Note that the non-central statistical moments are updated in an online matter. This means that, aside from the overhead associated with push!ing two elements into the ContinuousHistogram's values and errors Vectors, there is an amortized cost associated with computing the statistics.

From here, we just need to define an input domain for the ContinuousHistograms to be computed over as

x = LinRange(-6, 6, 3000)
3000-element LinRange{Float64, Int64}:
 -6.0,-5.996,-5.992,-5.988,-5.98399,…,5.97999,5.98399,5.988,5.992,5.996,6.0

and then, with the help of Plots.jl and RecipesBase.jl, we have

plot( plot(x, ghist; title = "\$ \\mathtt{GaussianHistogram}ming \$"),
      plot(x, uhist; title = "\$ \\mathtt{UniformHistogram}ming \$");
      size = (800, 600),
      layout = (1, 2),
      link = :both )

In the left plot, one can see that the GaussianHistogram is plotted as the solid blue curve, and the individual gaussian kernels that make it up are plotted as the dashed orange curves. The right plot shows the same set of curves defined by the UniformDistribution, instead. (The orange curves are only zero within their visible range; otherwise they are hidden by the solid blue curve.)

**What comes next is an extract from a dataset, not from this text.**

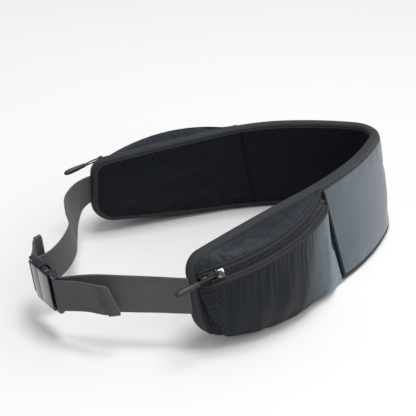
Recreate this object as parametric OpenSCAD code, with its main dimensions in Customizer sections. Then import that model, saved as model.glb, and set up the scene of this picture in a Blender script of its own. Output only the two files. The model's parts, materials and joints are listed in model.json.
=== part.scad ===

I want to remark here that with the power of Julia's multiple dispatch, once one properly defines the interface for a new type of ContinuousHistogram, the plotting functionality, along with the utilities and statistics, just work.

Note

One may also supply the keyword argument nkernels to plot(x, hist) to change the number of kernels displayed. By default, nkernels == 5.

If the number of value-error pairs exceeds nkernels, that is nkernels < length(hist), then no kernels will be shown to save the end user from trying to understand an overly busy plot.

Add UncertainHistogramming.jl to your Julia environment

To add UncertainHistogramming.jl simply press ] in the Julia REPL to enter pkg mode and type

pkg> add UncertainHistogramming

and presto! You now have full access to UncertainHistogramming.jl.